## WHAT YOU NEED TO DO:
Give back only the lines in the records below from the one with "section = [for (i = [0 : len(corners) - 1])" to the one with "imported = [obj", both inclusive, word for word.

## EXTRACTED INFORMATION:
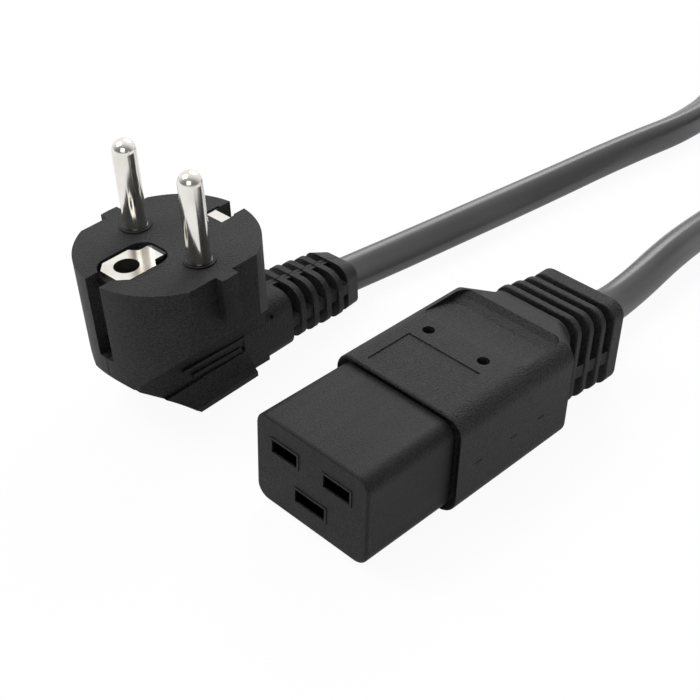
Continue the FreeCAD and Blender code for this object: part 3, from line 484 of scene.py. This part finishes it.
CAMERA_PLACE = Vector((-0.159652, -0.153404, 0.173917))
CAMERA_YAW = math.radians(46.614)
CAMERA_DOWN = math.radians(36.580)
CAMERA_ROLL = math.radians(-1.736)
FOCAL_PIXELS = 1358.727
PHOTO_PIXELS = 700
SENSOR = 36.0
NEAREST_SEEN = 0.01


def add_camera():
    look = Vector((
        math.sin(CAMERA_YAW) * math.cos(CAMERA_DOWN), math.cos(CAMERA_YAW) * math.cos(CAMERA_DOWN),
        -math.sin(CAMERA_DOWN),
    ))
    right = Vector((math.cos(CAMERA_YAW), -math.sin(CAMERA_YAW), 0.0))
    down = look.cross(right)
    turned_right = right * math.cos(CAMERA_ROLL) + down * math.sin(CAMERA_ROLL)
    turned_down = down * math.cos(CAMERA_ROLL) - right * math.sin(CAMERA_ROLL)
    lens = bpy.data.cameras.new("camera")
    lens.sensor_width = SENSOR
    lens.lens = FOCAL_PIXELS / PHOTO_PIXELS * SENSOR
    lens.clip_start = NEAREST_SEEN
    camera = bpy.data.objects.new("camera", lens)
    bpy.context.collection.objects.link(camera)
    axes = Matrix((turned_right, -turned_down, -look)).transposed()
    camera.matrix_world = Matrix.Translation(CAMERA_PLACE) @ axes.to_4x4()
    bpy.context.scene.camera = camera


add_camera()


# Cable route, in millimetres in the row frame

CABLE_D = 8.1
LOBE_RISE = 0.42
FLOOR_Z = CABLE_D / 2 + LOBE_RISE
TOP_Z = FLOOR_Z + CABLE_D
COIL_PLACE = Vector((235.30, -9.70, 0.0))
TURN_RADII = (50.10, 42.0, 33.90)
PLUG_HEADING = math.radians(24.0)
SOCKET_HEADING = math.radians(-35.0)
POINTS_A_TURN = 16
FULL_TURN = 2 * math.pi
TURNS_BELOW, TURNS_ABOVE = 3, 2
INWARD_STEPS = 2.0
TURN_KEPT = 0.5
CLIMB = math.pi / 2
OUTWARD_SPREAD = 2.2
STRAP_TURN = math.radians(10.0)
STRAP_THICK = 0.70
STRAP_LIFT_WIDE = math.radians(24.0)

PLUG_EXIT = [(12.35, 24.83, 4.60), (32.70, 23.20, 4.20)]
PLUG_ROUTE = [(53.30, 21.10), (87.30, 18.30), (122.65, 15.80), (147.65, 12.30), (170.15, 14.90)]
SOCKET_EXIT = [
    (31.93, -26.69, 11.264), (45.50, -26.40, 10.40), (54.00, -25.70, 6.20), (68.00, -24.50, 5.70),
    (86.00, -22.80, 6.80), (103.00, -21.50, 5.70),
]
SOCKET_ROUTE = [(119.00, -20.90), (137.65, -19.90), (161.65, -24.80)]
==
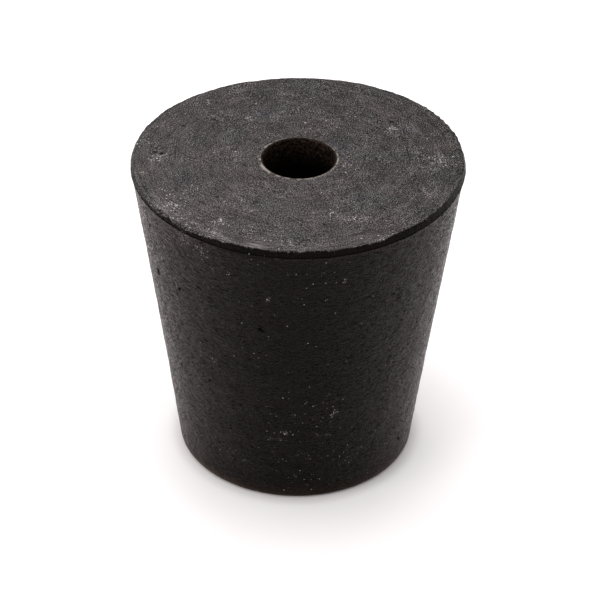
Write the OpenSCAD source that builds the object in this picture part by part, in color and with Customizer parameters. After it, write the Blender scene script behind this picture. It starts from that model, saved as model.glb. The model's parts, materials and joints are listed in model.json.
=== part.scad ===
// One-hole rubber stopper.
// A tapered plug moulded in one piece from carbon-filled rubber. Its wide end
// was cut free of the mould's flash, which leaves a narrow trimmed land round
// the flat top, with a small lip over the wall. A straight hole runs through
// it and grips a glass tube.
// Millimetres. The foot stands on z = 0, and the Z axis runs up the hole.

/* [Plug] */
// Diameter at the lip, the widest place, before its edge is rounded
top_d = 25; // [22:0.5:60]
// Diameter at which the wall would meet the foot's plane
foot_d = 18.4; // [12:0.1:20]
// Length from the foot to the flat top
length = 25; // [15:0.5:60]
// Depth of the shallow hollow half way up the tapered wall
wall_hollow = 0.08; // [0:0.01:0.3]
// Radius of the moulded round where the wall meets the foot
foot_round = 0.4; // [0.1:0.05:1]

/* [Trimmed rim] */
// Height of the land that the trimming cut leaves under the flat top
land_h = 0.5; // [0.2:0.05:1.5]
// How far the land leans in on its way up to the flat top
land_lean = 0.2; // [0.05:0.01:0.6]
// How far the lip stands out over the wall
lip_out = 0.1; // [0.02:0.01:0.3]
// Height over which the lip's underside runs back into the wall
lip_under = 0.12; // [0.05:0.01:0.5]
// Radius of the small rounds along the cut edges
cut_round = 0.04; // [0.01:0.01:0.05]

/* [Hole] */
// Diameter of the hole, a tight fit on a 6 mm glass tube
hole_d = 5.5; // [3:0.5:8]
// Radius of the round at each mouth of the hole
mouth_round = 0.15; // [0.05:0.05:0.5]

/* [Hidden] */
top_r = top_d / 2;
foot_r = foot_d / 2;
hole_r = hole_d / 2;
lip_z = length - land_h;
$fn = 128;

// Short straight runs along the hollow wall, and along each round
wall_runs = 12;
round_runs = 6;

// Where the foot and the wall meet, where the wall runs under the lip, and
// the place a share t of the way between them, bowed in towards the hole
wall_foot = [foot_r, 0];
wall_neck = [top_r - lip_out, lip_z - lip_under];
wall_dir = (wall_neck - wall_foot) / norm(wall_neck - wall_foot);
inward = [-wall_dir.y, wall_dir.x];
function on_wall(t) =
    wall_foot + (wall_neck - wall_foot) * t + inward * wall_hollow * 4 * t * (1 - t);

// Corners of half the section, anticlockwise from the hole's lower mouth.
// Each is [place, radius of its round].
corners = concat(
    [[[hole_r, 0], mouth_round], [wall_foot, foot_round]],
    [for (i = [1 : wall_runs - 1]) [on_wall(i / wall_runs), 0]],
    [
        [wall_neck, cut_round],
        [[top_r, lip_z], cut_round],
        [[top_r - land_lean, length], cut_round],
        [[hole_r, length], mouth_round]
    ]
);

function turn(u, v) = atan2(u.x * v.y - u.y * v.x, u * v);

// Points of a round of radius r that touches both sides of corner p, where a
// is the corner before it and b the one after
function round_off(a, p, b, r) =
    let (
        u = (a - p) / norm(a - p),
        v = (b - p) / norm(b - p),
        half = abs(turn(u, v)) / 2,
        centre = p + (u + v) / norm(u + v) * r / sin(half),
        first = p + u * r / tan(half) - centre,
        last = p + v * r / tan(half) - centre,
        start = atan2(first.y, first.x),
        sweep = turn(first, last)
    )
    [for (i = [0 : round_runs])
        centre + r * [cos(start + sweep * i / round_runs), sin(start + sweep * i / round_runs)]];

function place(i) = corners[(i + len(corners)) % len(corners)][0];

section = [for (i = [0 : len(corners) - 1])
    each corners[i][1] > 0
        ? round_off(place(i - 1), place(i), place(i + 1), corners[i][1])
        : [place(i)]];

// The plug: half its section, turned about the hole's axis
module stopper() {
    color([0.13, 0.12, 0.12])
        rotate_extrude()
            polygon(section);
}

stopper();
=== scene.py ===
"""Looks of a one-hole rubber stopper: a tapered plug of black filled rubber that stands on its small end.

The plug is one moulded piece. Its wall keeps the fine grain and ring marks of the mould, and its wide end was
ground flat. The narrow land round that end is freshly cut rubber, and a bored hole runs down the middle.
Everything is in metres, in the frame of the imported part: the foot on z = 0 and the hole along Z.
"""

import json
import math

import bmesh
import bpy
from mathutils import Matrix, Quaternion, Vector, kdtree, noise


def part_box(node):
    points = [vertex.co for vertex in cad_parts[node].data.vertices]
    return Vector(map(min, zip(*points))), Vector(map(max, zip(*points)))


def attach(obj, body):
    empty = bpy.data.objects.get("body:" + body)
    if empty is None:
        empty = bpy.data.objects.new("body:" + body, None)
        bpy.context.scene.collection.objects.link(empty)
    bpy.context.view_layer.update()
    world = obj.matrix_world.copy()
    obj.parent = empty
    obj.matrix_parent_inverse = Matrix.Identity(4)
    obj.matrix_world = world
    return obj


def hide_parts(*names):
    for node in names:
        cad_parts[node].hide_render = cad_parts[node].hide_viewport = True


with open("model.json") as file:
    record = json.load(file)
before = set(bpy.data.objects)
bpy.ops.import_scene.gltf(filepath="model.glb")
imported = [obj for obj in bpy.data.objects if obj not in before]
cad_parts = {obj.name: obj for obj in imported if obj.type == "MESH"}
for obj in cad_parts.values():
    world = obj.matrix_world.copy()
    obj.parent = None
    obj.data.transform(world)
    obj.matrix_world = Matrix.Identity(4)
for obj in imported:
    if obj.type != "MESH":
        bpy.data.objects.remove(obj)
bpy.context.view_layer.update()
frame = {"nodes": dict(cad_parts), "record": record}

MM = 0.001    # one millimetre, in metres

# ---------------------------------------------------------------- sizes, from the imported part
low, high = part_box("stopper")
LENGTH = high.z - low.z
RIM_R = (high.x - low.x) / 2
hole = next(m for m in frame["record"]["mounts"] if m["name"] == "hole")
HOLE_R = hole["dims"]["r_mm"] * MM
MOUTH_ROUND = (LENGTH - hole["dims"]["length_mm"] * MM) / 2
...
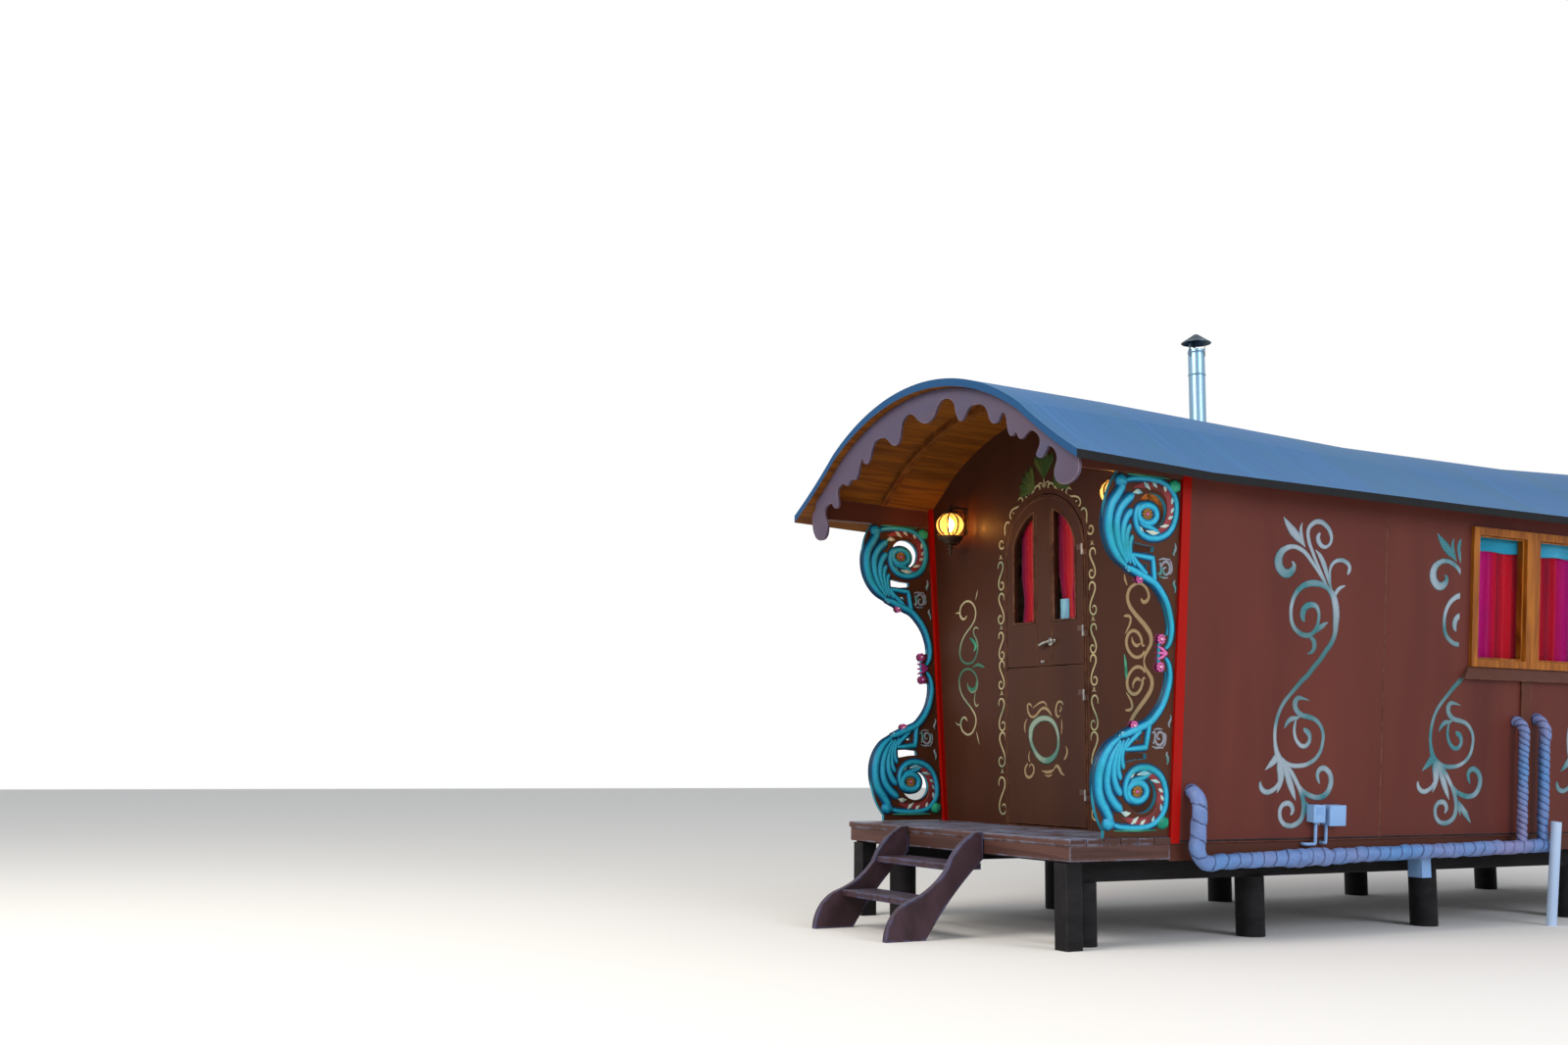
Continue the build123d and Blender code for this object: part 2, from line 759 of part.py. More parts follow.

## EXERCISE RESULT:
section = [for (i = [0 : len(corners) - 1])
    each corners[i][1] > 0
        ? round_off(place(i - 1), place(i), place(i + 1), corners[i][1])
        : [place(i)]];

// The plug: half its section, turned about the hole's axis
module stopper() {
    color([0.13, 0.12, 0.12])
        rotate_extrude()
            polygon(section);
}

stopper();
=== scene.py ===
"""Looks of a one-hole rubber stopper: a tapered plug of black filled rubber that stands on its small end.

The plug is one moulded piece. Its wall keeps the fine grain and ring marks of the mould, and its wide end was
ground flat. The narrow land round that end is freshly cut rubber, and a bored hole runs down the middle.
Everything is in metres, in the frame of the imported part: the foot on z = 0 and the hole along Z.
"""

import json
import math

import bmesh
import bpy
from mathutils import Matrix, Quaternion, Vector, kdtree, noise


def part_box(node):
    points = [vertex.co for vertex in cad_parts[node].data.vertices]
    return Vector(map(min, zip(*points))), Vector(map(max, zip(*points)))


def attach(obj, body):
    empty = bpy.data.objects.get("body:" + body)
    if empty is None:
        empty = bpy.data.objects.new("body:" + body, None)
        bpy.context.scene.collection.objects.link(empty)
    bpy.context.view_layer.update()
    world = obj.matrix_world.copy()
    obj.parent = empty
    obj.matrix_parent_inverse = Matrix.Identity(4)
    obj.matrix_world = world
    return obj


def hide_parts(*names):
    for node in names:
        cad_parts[node].hide_render = cad_parts[node].hide_viewport = True


with open("model.json") as file:
    record = json.load(file)
before = set(bpy.data.objects)
bpy.ops.import_scene.gltf(filepath="model.glb")
imported = [obj for obj in bpy.data.objects if obj not in before]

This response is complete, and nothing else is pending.